*Source data*:
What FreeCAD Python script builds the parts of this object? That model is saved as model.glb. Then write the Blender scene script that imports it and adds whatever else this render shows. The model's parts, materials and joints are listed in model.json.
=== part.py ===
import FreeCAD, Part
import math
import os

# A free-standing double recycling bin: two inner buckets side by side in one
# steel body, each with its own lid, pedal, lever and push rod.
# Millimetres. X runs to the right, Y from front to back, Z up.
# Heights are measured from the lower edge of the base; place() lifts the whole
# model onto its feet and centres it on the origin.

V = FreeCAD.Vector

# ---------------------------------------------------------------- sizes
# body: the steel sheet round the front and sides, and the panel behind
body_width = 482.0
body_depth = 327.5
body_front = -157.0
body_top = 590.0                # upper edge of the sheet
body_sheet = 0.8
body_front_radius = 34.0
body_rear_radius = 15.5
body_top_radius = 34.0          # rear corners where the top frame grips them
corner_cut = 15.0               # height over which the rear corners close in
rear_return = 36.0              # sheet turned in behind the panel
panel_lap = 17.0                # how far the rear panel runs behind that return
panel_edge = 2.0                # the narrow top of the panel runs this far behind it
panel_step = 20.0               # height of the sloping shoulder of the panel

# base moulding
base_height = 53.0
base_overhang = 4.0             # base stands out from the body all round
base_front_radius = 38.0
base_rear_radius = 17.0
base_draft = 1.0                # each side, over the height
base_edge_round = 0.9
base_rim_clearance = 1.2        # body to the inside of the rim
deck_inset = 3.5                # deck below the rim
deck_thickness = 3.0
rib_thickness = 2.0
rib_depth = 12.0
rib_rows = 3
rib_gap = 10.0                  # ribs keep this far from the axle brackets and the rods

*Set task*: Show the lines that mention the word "model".

*Final answer*:
What FreeCAD Python script builds the parts of this object? That model is saved as model.glb. Then write the Blender scene script that imports it and adds whatever else this render shows. The model's parts, materials and joints are listed in model.json.
# model onto its feet and centres it on the origin.